I don’t think it’s a very good name but we’re stuck with it now. The word semantics is used by different groups to mean different things. But now people understand that the Semantic Web is the Data Web. I think we could have called it the Data Web. It would have been simpler.

What does it mean to have a data web? To me, it means that the underlying data that powers the web page/site/application is exposed to the web via URIs. The data web is about pulling up all those databases that live under a web application and placing them squarely on the web. Placing something on the web simply means giving it a URI and, often times, making sure a representation is returned when you dereference the URI.

We already have databases, we already have web servers, we already have HTTP, we already have URIs. The pieces are in place. We just aren’t in the habit of publishing machine readable data, as often times the data is seen as the heavily protected intellectual property. This is a mind set issue that will be changed over time as people and businesses figure out how to make money off of data (hey Google, figure out AdSense for RDF or connect all the data together, expose it to end users, and place ads on it (or wait, they already do that)).

Repeat after me: Data Web, Data Web, Data Web. Put my data on the web. Give it a URI. Create a Web of Data.

Semantics: old ‘n busted. Data: the new hotness.

(note to self, put money where mouth is)

GRDDL Is Out, How To Integrate With SPARQL

Tuesday, September 11th, 2007

GRDDL is out, providing a mechanism for providing instructions to convert documents on the web into RDF. In short, GRDDL allows you to link an XSLT transform to your XHTML page, which converts the XHTML into an RDF document. For more information, start at the GRDDL Primer.

(The irony is that while you can use XSLT to convert into RDF, you can’t ever use XSLT to convert RDF into something else with complete certainly because RDF/XML output is nondeterministic.)

The primer includes a few examples of using SPARQL to query the RDF document generated by a GRDDL transform.
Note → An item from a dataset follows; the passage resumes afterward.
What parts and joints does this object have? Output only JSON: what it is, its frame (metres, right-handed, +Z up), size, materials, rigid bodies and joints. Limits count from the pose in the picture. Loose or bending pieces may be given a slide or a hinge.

Here’s an example from the primer:


PREFIX rdfs: <http://www.w3.org/2000/01/rdf-schema#>
PREFIX rev: <http://www.purl.org/stuff/rev#>
PREFIX vcard: <http://www.w3.org/2006/vcard/ns#>
PREFIX dc: <http://purl.org/dc/elements/1.1/>
PREFIX foaf: <http://xmlns.com/foaf/0.1/>

SELECT DISTINCT ?rating ?name ?region ?hotelname

FROM <http://www.w3.org/TR/grddl-primer/hotel-data.rdf>

WHERE {
?x rev:hasReview ?review;
	vcard:ADR ?address;
	vcard:FN ?hotelname .
?review rev:rating ?rating .
?address vcard:Locality ?region.

FILTER (?rating > "2").

?review rev:reviewer ?reviewer.
?reviewer foaf:name ?name;
	foaf:homepage ?homepage

}

Looking at the FROM line, you see that we are referencing an RDF document by URI. However, if we are using GRDDL, that document doesn’t exist until after we perform any transforms.
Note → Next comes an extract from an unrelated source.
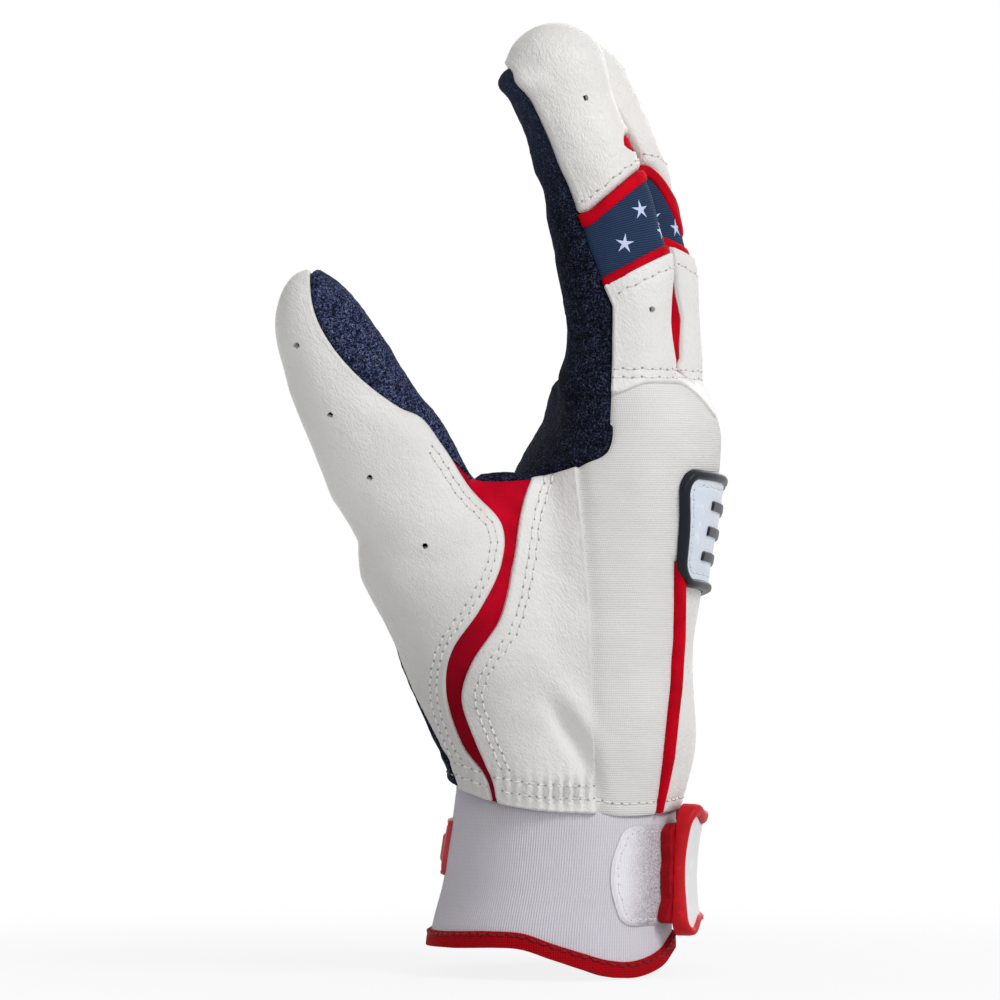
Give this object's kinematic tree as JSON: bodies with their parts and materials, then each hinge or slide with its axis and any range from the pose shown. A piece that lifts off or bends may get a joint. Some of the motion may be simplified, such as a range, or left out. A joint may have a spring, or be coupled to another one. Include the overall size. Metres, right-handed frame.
{
  "type": "batting glove",
  "caption": "Right-hand batting glove: leather palm, stretch back, flex inserts at the finger joints, and a cuff with a hook-and-loop wrist strap.",
  "frame": {"origin": "centre of the wrist opening, level with its bound edge", "axes": "+Z from the wrist to the fingertips, +X out of the back of the hand, -Y towards the thumb side"},
  "size_m": [0.1103, 0.1111, 0.2297],
  "materials": {
    "tip_leather": "smooth white goatskin with fine grain and pin vents",
    "white_leather": "soft white sheepskin, pebbled and creased at the bends",
    "navy_leather": "navy palm leather with an embossed grip pattern",
    "red_leather": "red stretch leather, matt",
    "red_trim": "folded red edge binding",
    "flex_fabric": "navy knit with small white five-point stars",
    "stretch_fabric": "white four-way stretch fabric, finely ribbed",
    "cuff_neoprene": "white knit-faced neoprene",
    "red_binding": "red knit binding, lockstitched",
    "loop_fabric": "white brushed loop tape",
    "hook_fabric": "white moulded hook tape",
    "badge_rubber": "navy moulded rubber, satin gloss",
    "badge_field": "pale blue-white moulded rubber",
    "red_rubber": "red moulded rubber, satin gloss",
    "strap_face": "white moulded rubber face",
    "strap_web": "white knit strap backing"
  },
  "bodies": {
    "hand": {"index_flex_insert": "flex_fabric", "index_lower_trim": "red_trim", "index_palm_crease": "navy_leather", "middle_flex_insert": "flex_fabric", "middle_lower_trim": "red_trim", "middle_palm_crease": "navy_leather", "ring_flex_insert": "flex_fabric", "ring_lower_trim": "red_trim", "ring_palm_crease": "navy_leather", "little_flex_insert": "flex_fabric", "little_lower_trim": "red_trim", "little_palm_crease": "navy_leather", "thumb_crease": "white_leather", "thumb_patch_crease": "navy_leather", "thumb_leather": "white_leather", "thumb_gusset": "red_leather", "thumb_palm_patch": "navy_leather", "index_middle_fourchette": "red_leather", "middle_ring_fourchette": "red_leather", "ring_little_fourchette": "red_leather", "side_leather": "white_leather", "palm_leather": "navy_leather", "knuckle_leather": "white_leather", "little_side_leather": "white_leather", "thumb_side_piping": "red_trim", "little_side_piping": "red_trim", "centre_back_panel": "white_leather", "back_stretch_panel": "stretch_fabric", "badge_rim": "badge_rubber", "badge_field": "badge_field", "cuff": "cuff_neoprene", "cuff_binding": "red_binding", "loop_patch": "loop_fabric", "wrist_label": "red_rubber", "strap_bend": "strap_web", "strap_anchor": "strap_web"},
    "index_tip": {"index_tip_leather": "tip_leather", "index_tip_palm": "navy_leather", "index_upper_trim": "red_trim"},
    "middle_tip": {"middle_tip_leather": "tip_leather", "middle_tip_palm": "navy_leather", "middle_upper_trim": "red_trim"},
    "ring_tip": {"ring_tip_leather": "tip_leather", "ring_tip_palm": "navy_leather", "ring_upper_trim": "red_trim"},
    "little_tip": {"little_tip_leather": "tip_leather", "little_tip_palm": "navy_leather", "little_upper_trim": "red_trim"},
    "thumb_tip": {"thumb_tip_leather": "white_leather", "thumb_tip_patch": "navy_leather"},
    "strap": {"strap_frame": "red_rubber", "strap_face": "strap_face", "strap_hook_patch": "hook_fabric"}
  },
  "joints": [
    {"name": "index_flex", "type": "hinge", "parent": "hand", "child": "index_tip", "pos_m": [0.01327, -0.0305, 0.16811], "axis": [0, -1, 0], "range_deg": [0, 70], "deforming": ["index_flex_insert", "index_palm_crease"]},
    {"name": "middle_flex", "type": "hinge", "parent": "hand", "child": "middle_tip", "pos_m": [0.01957, -0.0083, 0.16914], "axis": [0, -1, 0], "range_deg": [0, 70], "deforming": ["middle_flex_insert", "middle_palm_crease"]},
    {"name": "ring_flex", "type": "hinge", "parent": "hand", "child": "ring_tip", "pos_m": [0.01812, 0.0137, 0.16332], "axis": [0, -1, 0], "range_deg": [0, 70], "deforming": ["ring_flex_insert", "ring_palm_crease"]},
    {"name": "little_flex", "type": "hinge", "parent": "hand", "child": "little_tip", "pos_m": [0.01662, 0.0346, 0.15011], "axis": [0, -1, 0], "range_deg": [0, 70], "deforming": ["little_flex_insert", "little_palm_crease"]},
    {"name": "thumb_flex", "type": "hinge", "parent": "hand", "child": "thumb_tip", "pos_m": [-0.0482, -0.054, 0.132], "axis": [0, 1, 0], "range_deg": [0, 45], "deforming": ["thumb_crease", "thumb_patch_crease"]},
    {"name": "strap_open", "type": "hinge", "parent": "hand", "child": "strap", "pos_m": [0.0232, 0.029, 0.0194], "axis": [0, 0, 1], "range_deg": [0, 120], "deforming": ["strap_bend"]}
  ]
}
This means we can’t use GRDDL directly in our SPARQL queries, as there isn’t a physical RDF document to reference.

However, using the ever useful GRDDL Service, which is an online web service (lower case web service :) to generate RDF from documents using GRDDL, we could integrate GRDDL enabled documents directly into our SPARQL queries.

Let’s replace the FROM clause in our original SPARQL query with the direct URI to the RDF document (instead of the generated "middle man" RDF document).


PREFIX rdfs: <http://www.w3.org/2000/01/rdf-schema#>
PREFIX rev: <http://www.purl.org/stuff/rev#>
PREFIX vcard: <http://www.w3.org/2006/vcard/ns#>
PREFIX dc: <http://purl.org/dc/elements/1.1/>
PREFIX foaf: <http://xmlns.com/foaf/0.1/>

SELECT DISTINCT ?rating ?name ?region ?hotelname

FROM <http://www.w3.org/2007/08/grddl/?docAddr=http%3A%2F%2Fwww.w3.org%2FTR%2Fgrddl-primer%2Fhotel-data.html&output=rdfxml>

WHERE {
?x rev:hasReview ?review;
	vcard:ADR ?address;
	vcard:FN ?hotelname .
?review rev:rating ?rating .
?address vcard:Locality ?region.

FILTER (?rating > "2").

?review rev:reviewer ?reviewer.
?reviewer foaf:name ?name;
	foaf:homepage ?homepage

}

There, now isn’t that much more webby? I think the success of GRDDL lies with the integration into existing RDF toolkits. Otherwise, it’s a two step process to get documents off the web, transformed into RDF, and then into RDF tools.

For XHTML documents, though, my money is with RDFa. I think linking XSLT to XHTML is just too complicated and brittle (hmm, rhymes with GRDDL) for the masses OR for the tools. RDFa at least lets me directly embed the markup inside my XHTML documents, which makes it much easier to change when I change the XHTML. Plus, as my tools will dynamically generate the XHTML (think template languages for web frameworks) I can easily embed the RDFa right into the templates. Plus, I’m already using CSS and CSS classes, which RDFa encourages, so I can ride off of that investment.

e c30ac536947f7330943f8de9c33f70ef2d5994e7

Thursday, August 16th, 2007

e is a stack for the data web. Not only is this all in Ruby and uses RDF, but it’s some of the most bare code I’ve seen in a while.

You had me at “data web”.

And +10 for using the file system as a data store instead of a database.